* BEGIN *

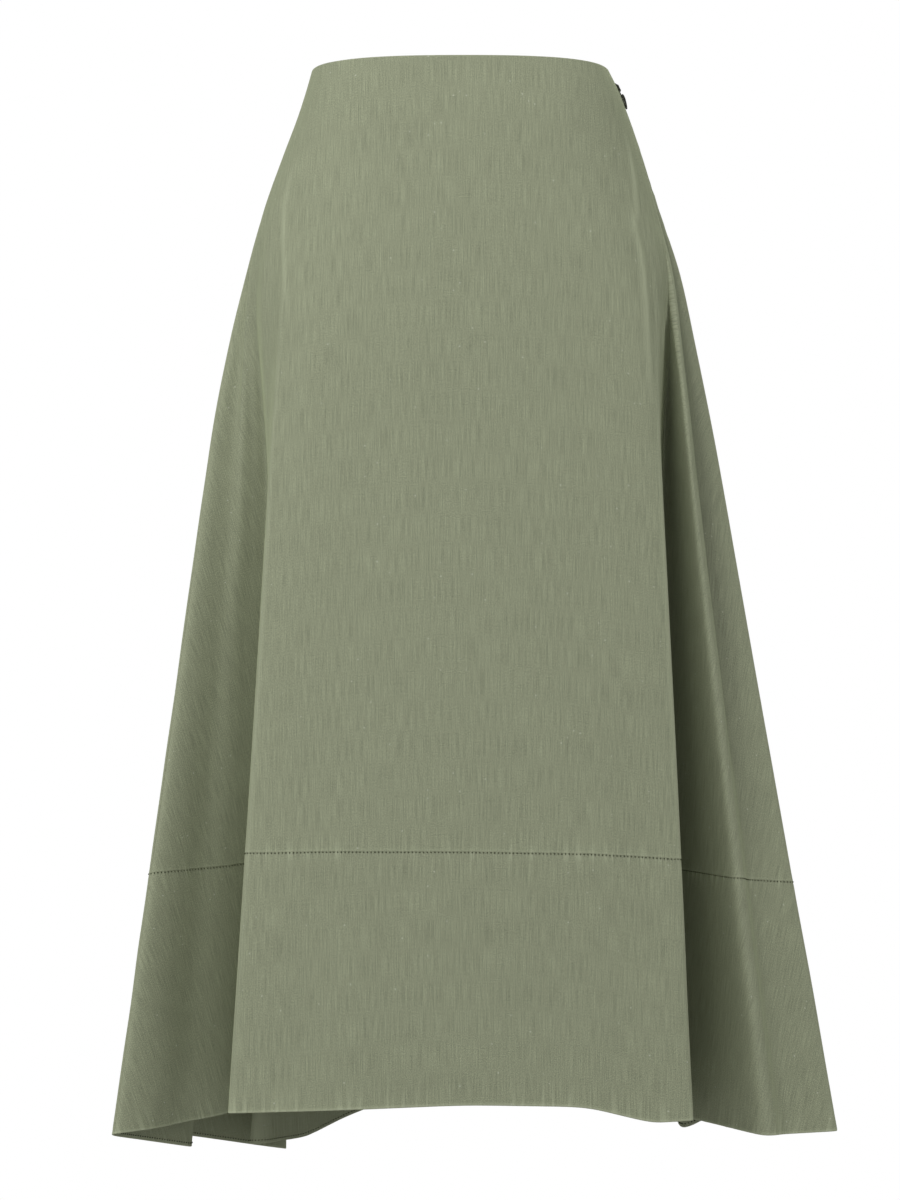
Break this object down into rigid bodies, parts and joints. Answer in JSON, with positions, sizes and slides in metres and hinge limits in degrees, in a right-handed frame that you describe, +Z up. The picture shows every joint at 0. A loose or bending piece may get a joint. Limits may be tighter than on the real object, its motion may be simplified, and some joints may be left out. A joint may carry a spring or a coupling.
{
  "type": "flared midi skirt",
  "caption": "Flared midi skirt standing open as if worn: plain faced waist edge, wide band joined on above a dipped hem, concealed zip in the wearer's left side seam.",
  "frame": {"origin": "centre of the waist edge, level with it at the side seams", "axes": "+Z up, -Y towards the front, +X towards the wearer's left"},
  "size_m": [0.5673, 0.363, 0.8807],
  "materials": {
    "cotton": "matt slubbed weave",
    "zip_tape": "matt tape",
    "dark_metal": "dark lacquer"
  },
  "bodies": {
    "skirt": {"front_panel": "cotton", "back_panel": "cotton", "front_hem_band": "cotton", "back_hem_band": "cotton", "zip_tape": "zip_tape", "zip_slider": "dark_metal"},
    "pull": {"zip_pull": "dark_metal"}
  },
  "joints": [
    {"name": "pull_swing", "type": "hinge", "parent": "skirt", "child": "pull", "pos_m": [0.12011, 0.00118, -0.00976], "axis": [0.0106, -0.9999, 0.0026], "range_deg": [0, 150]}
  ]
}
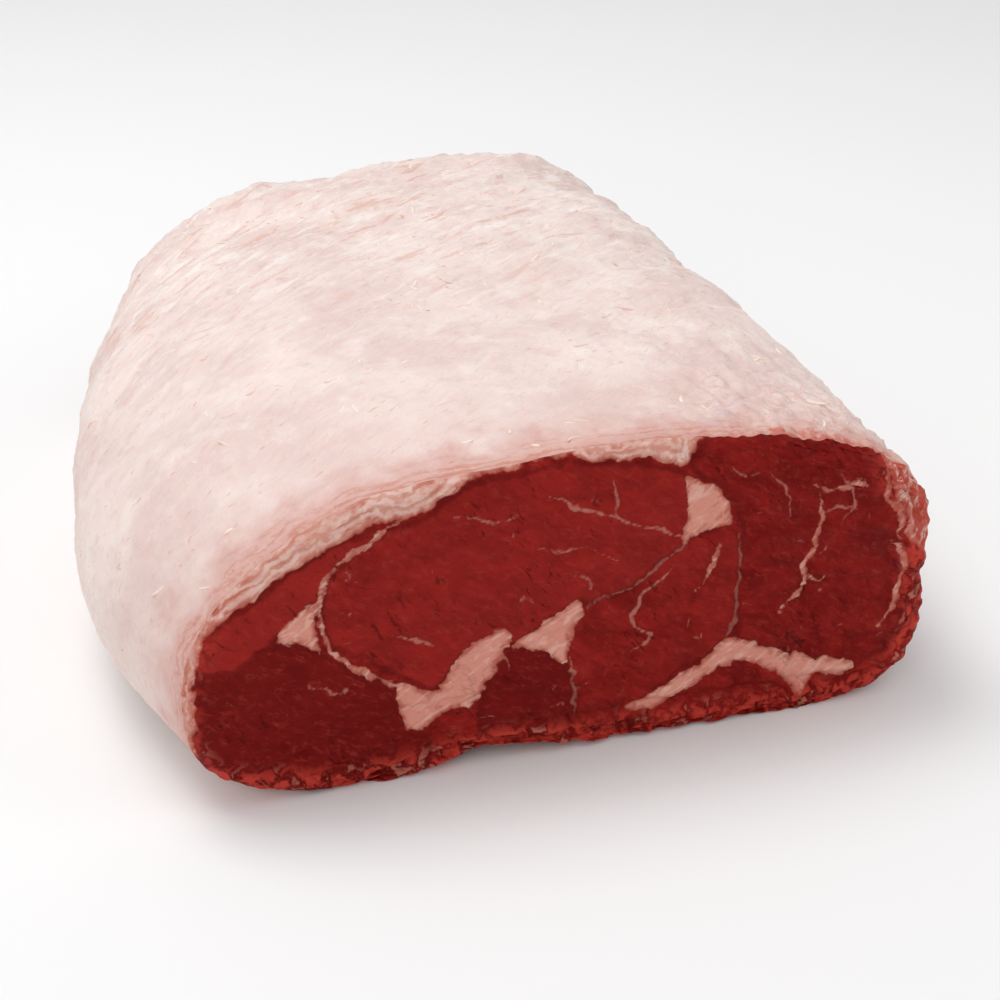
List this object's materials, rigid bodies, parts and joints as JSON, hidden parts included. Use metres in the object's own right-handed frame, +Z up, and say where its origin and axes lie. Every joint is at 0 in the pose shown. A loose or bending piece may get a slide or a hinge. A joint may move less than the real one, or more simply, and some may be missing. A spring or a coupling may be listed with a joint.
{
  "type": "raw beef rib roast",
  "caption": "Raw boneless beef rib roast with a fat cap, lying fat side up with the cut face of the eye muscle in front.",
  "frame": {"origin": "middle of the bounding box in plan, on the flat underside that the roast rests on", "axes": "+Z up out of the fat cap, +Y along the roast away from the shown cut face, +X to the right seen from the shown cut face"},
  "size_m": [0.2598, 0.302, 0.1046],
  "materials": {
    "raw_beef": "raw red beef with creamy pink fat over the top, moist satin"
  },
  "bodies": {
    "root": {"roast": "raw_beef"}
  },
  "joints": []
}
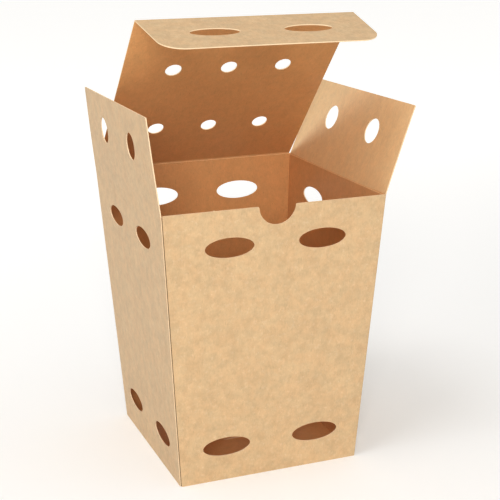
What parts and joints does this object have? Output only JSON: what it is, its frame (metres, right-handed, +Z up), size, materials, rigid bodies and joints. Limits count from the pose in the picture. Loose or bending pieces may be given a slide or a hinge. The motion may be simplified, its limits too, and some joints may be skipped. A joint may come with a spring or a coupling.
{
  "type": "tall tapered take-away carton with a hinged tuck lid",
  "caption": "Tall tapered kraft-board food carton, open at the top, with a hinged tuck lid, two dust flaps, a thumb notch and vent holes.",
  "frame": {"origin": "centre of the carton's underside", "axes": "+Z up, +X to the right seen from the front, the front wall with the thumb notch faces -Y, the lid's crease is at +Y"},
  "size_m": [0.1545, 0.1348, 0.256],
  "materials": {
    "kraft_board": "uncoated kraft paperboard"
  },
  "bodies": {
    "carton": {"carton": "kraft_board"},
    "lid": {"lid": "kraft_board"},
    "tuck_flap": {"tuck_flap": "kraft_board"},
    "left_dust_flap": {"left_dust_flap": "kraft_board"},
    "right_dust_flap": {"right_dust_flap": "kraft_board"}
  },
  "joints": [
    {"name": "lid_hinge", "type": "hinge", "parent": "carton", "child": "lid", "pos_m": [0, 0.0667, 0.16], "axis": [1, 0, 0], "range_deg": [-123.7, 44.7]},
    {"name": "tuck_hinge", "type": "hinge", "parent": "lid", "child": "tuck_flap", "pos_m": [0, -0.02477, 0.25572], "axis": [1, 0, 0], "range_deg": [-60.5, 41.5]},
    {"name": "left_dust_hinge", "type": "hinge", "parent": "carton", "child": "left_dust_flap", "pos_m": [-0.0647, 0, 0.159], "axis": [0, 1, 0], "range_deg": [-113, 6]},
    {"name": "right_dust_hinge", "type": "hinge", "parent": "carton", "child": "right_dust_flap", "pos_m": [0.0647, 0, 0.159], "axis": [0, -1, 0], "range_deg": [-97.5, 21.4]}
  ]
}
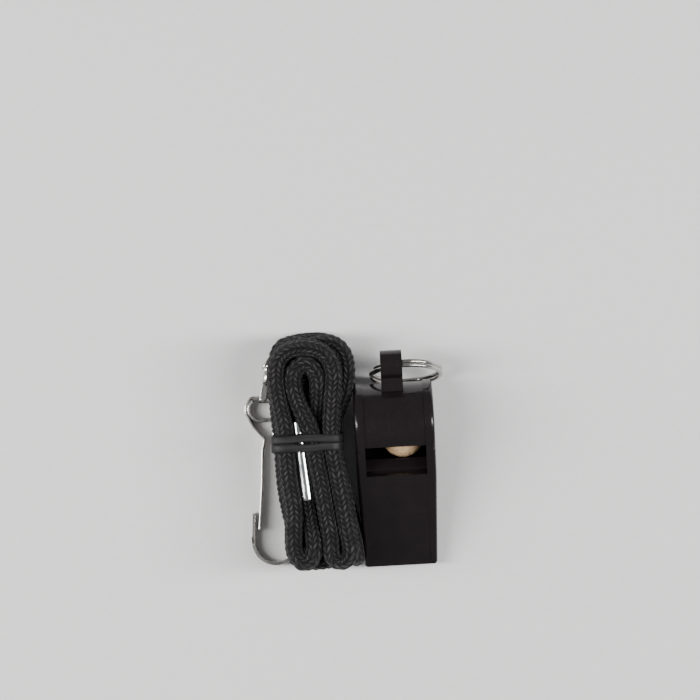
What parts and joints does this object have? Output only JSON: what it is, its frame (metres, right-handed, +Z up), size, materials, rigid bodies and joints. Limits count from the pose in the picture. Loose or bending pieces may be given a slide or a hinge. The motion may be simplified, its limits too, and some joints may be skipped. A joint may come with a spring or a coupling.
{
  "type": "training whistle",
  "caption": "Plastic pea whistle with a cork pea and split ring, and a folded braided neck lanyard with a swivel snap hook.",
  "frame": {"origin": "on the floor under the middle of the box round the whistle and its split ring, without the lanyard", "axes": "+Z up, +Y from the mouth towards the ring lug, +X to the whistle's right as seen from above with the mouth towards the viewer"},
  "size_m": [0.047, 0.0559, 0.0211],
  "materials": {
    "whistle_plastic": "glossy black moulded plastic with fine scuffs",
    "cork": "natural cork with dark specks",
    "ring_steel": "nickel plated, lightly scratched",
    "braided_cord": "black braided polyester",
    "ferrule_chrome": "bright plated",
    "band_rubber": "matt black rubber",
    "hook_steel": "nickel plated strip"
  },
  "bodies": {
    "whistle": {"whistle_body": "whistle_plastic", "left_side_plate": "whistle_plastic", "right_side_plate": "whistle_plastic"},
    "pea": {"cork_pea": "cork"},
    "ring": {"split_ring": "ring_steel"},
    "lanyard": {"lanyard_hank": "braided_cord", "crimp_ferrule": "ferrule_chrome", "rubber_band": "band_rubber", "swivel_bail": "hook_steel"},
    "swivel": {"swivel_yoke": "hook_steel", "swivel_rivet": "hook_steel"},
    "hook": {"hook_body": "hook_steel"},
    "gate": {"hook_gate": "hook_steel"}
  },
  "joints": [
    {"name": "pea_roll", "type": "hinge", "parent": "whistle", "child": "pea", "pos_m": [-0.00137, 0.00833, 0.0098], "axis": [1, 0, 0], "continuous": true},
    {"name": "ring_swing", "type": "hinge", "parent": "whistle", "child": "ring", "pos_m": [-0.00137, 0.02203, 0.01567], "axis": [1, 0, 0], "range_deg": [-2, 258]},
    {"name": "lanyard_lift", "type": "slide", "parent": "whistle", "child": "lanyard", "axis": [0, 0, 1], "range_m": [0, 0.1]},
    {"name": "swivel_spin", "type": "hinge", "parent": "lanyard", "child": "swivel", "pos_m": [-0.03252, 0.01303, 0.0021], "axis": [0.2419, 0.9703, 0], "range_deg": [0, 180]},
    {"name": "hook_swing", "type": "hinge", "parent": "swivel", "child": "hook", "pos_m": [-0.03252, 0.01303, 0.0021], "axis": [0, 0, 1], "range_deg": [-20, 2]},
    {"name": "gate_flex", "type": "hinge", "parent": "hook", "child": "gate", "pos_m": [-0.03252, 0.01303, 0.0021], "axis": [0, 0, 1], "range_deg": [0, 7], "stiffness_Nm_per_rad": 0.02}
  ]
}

* END *

* _Task prompt_
Copy the records above exactly.

* _Output of the task_
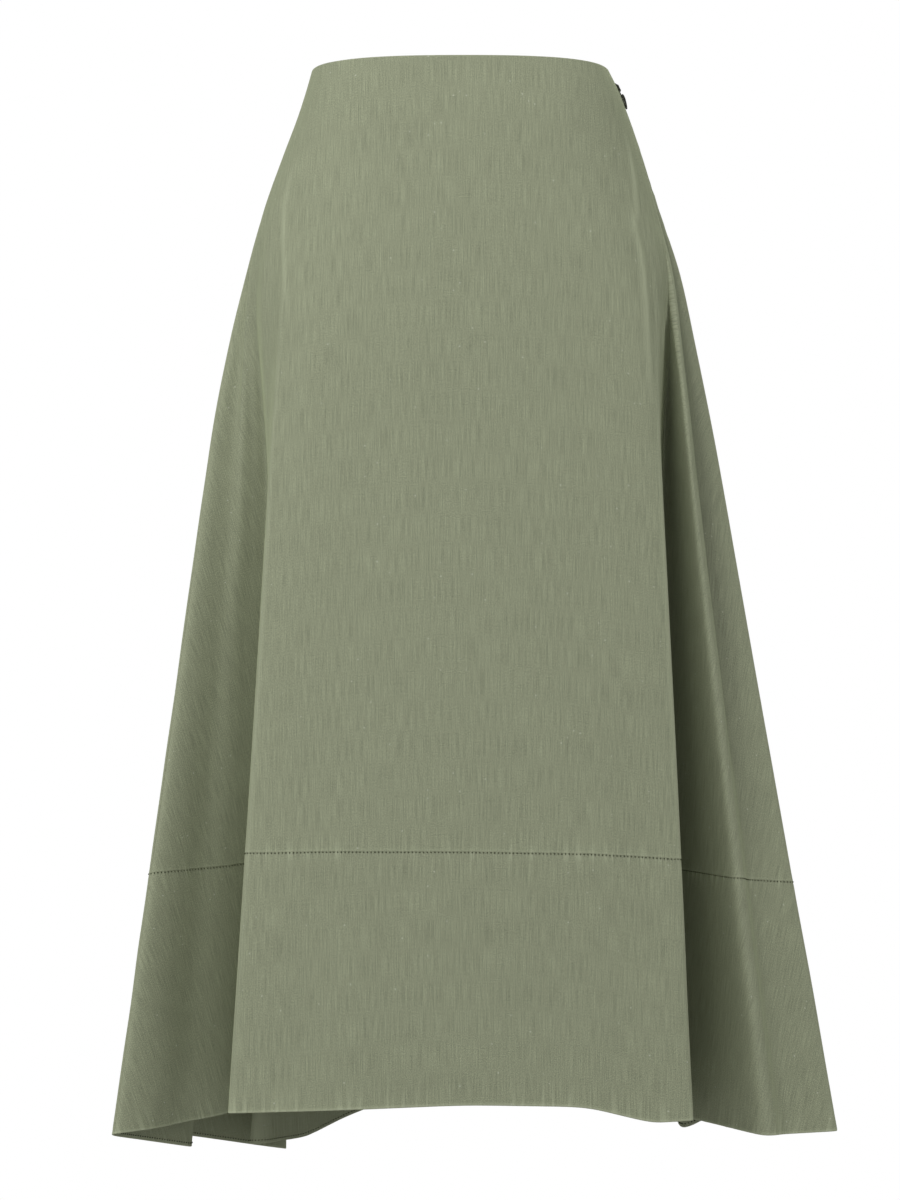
Break this object down into rigid bodies, parts and joints. Answer in JSON, with positions, sizes and slides in metres and hinge limits in degrees, in a right-handed frame that you describe, +Z up. The picture shows every joint at 0. A loose or bending piece may get a joint. Limits may be tighter than on the real object, its motion may be simplified, and some joints may be left out. A joint may carry a spring or a coupling.
{
  "type": "flared midi skirt",
  "caption": "Flared midi skirt standing open as if worn: plain faced waist edge, wide band joined on above a dipped hem, concealed zip in the wearer's left side seam.",
  "frame": {"origin": "centre of the waist edge, level with it at the side seams", "axes": "+Z up, -Y towards the front, +X towards the wearer's left"},
  "size_m": [0.5673, 0.363, 0.8807],
  "materials": {
    "cotton": "matt slubbed weave",
    "zip_tape": "matt tape",
    "dark_metal": "dark lacquer"
  },
  "bodies": {
    "skirt": {"front_panel": "cotton", "back_panel": "cotton", "front_hem_band": "cotton", "back_hem_band": "cotton", "zip_tape": "zip_tape", "zip_slider": "dark_metal"},
    "pull": {"zip_pull": "dark_metal"}
  },
  "joints": [
    {"name": "pull_swing", "type": "hinge", "parent": "skirt", "child": "pull", "pos_m": [0.12011, 0.00118, -0.00976], "axis": [0.0106, -0.9999, 0.0026], "range_deg": [0, 150]}
  ]
}
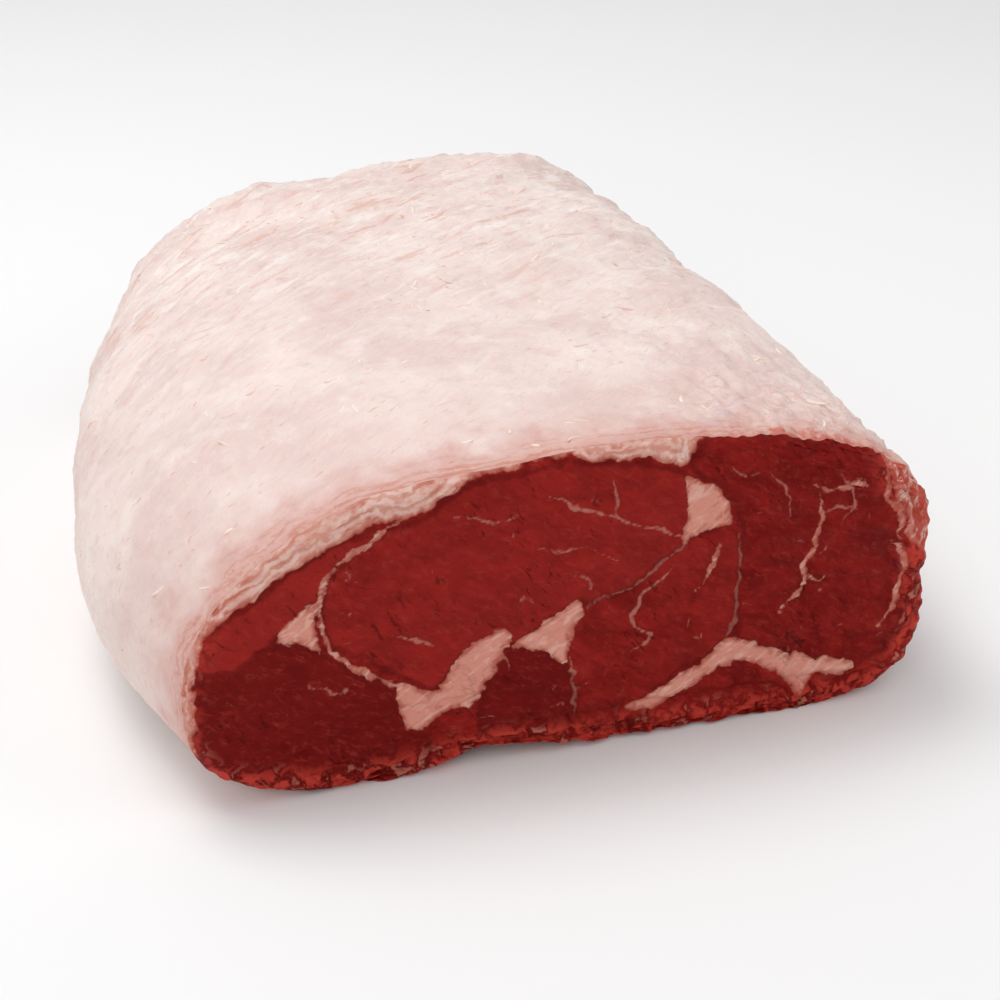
List this object's materials, rigid bodies, parts and joints as JSON, hidden parts included. Use metres in the object's own right-handed frame, +Z up, and say where its origin and axes lie. Every joint is at 0 in the pose shown. A loose or bending piece may get a slide or a hinge. A joint may move less than the real one, or more simply, and some may be missing. A spring or a coupling may be listed with a joint.
{
  "type": "raw beef rib roast",
  "caption": "Raw boneless beef rib roast with a fat cap, lying fat side up with the cut face of the eye muscle in front.",
  "frame": {"origin": "middle of the bounding box in plan, on the flat underside that the roast rests on", "axes": "+Z up out of the fat cap, +Y along the roast away from the shown cut face, +X to the right seen from the shown cut face"},
  "size_m": [0.2598, 0.302, 0.1046],
  "materials": {
    "raw_beef": "raw red beef with creamy pink fat over the top, moist satin"
  },
  "bodies": {
    "root": {"roast": "raw_beef"}
  },
  "joints": []
}
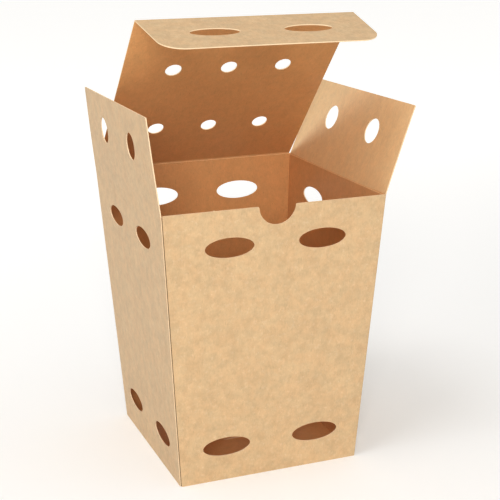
What parts and joints does this object have? Output only JSON: what it is, its frame (metres, right-handed, +Z up), size, materials, rigid bodies and joints. Limits count from the pose in the picture. Loose or bending pieces may be given a slide or a hinge. The motion may be simplified, its limits too, and some joints may be skipped. A joint may come with a spring or a coupling.
{
  "type": "tall tapered take-away carton with a hinged tuck lid",
  "caption": "Tall tapered kraft-board food carton, open at the top, with a hinged tuck lid, two dust flaps, a thumb notch and vent holes.",
  "frame": {"origin": "centre of the carton's underside", "axes": "+Z up, +X to the right seen from the front, the front wall with the thumb notch faces -Y, the lid's crease is at +Y"},
  "size_m": [0.1545, 0.1348, 0.256],
  "materials": {
    "kraft_board": "uncoated kraft paperboard"
  },
  "bodies": {
    "carton": {"carton": "kraft_board"},
    "lid": {"lid": "kraft_board"},
    "tuck_flap": {"tuck_flap": "kraft_board"},
    "left_dust_flap": {"left_dust_flap": "kraft_board"},
    "right_dust_flap": {"right_dust_flap": "kraft_board"}
  },
  "joints": [
    {"name": "lid_hinge", "type": "hinge", "parent": "carton", "child": "lid", "pos_m": [0, 0.0667, 0.16], "axis": [1, 0, 0], "range_deg": [-123.7, 44.7]},
    {"name": "tuck_hinge", "type": "hinge", "parent": "lid", "child": "tuck_flap", "pos_m": [0, -0.02477, 0.25572], "axis": [1, 0, 0], "range_deg": [-60.5, 41.5]},
    {"name": "left_dust_hinge", "type": "hinge", "parent": "carton", "child": "left_dust_flap", "pos_m": [-0.0647, 0, 0.159], "axis": [0, 1, 0], "range_deg": [-113, 6]},
    {"name": "right_dust_hinge", "type": "hinge", "parent": "carton", "child": "right_dust_flap", "pos_m": [0.0647, 0, 0.159], "axis": [0, -1, 0], "range_deg": [-97.5, 21.4]}
  ]
}
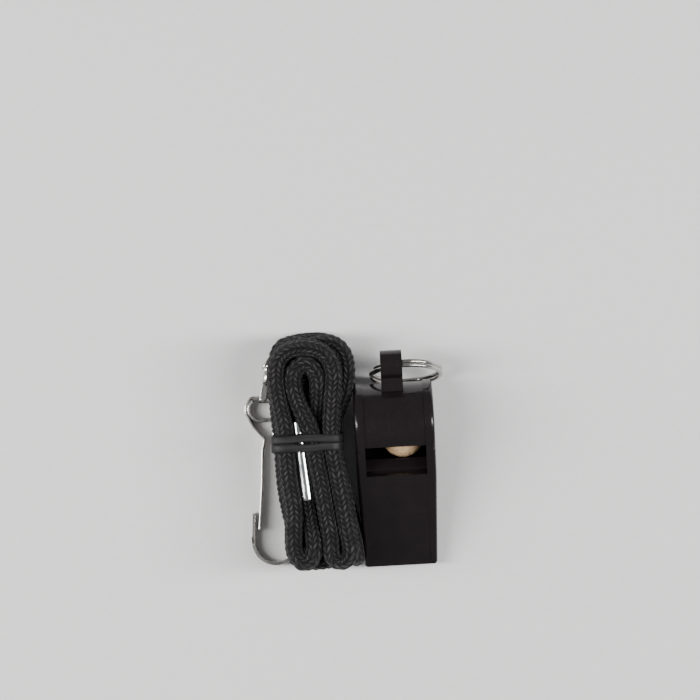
What parts and joints does this object have? Output only JSON: what it is, its frame (metres, right-handed, +Z up), size, materials, rigid bodies and joints. Limits count from the pose in the picture. Loose or bending pieces may be given a slide or a hinge. The motion may be simplified, its limits too, and some joints may be skipped. A joint may come with a spring or a coupling.
{
  "type": "training whistle",
  "caption": "Plastic pea whistle with a cork pea and split ring, and a folded braided neck lanyard with a swivel snap hook.",
  "frame": {"origin": "on the floor under the middle of the box round the whistle and its split ring, without the lanyard", "axes": "+Z up, +Y from the mouth towards the ring lug, +X to the whistle's right as seen from above with the mouth towards the viewer"},
  "size_m": [0.047, 0.0559, 0.0211],
  "materials": {
    "whistle_plastic": "glossy black moulded plastic with fine scuffs",
    "cork": "natural cork with dark specks",
    "ring_steel": "nickel plated, lightly scratched",
    "braided_cord": "black braided polyester",
    "ferrule_chrome": "bright plated",
    "band_rubber": "matt black rubber",
    "hook_steel": "nickel plated strip"
  },
  "bodies": {
    "whistle": {"whistle_body": "whistle_plastic", "left_side_plate": "whistle_plastic", "right_side_plate": "whistle_plastic"},
    "pea": {"cork_pea": "cork"},
    "ring": {"split_ring": "ring_steel"},
    "lanyard": {"lanyard_hank": "braided_cord", "crimp_ferrule": "ferrule_chrome", "rubber_band": "band_rubber", "swivel_bail": "hook_steel"},
    "swivel": {"swivel_yoke": "hook_steel", "swivel_rivet": "hook_steel"},
    "hook": {"hook_body": "hook_steel"},
    "gate": {"hook_gate": "hook_steel"}
  },
  "joints": [
    {"name": "pea_roll", "type": "hinge", "parent": "whistle", "child": "pea", "pos_m": [-0.00137, 0.00833, 0.0098], "axis": [1, 0, 0], "continuous": true},
    {"name": "ring_swing", "type": "hinge", "parent": "whistle", "child": "ring", "pos_m": [-0.00137, 0.02203, 0.01567], "axis": [1, 0, 0], "range_deg": [-2, 258]},
    {"name": "lanyard_lift", "type": "slide", "parent": "whistle", "child": "lanyard", "axis": [0, 0, 1], "range_m": [0, 0.1]},
    {"name": "swivel_spin", "type": "hinge", "parent": "lanyard", "child": "swivel", "pos_m": [-0.03252, 0.01303, 0.0021], "axis": [0.2419, 0.9703, 0], "range_deg": [0, 180]},
    {"name": "hook_swing", "type": "hinge", "parent": "swivel", "child": "hook", "pos_m": [-0.03252, 0.01303, 0.0021], "axis": [0, 0, 1], "range_deg": [-20, 2]},
    {"name": "gate_flex", "type": "hinge", "parent": "hook", "child": "gate", "pos_m": [-0.03252, 0.01303, 0.0021], "axis": [0, 0, 1], "range_deg": [0, 7], "stiffness_Nm_per_rad": 0.02}
  ]
}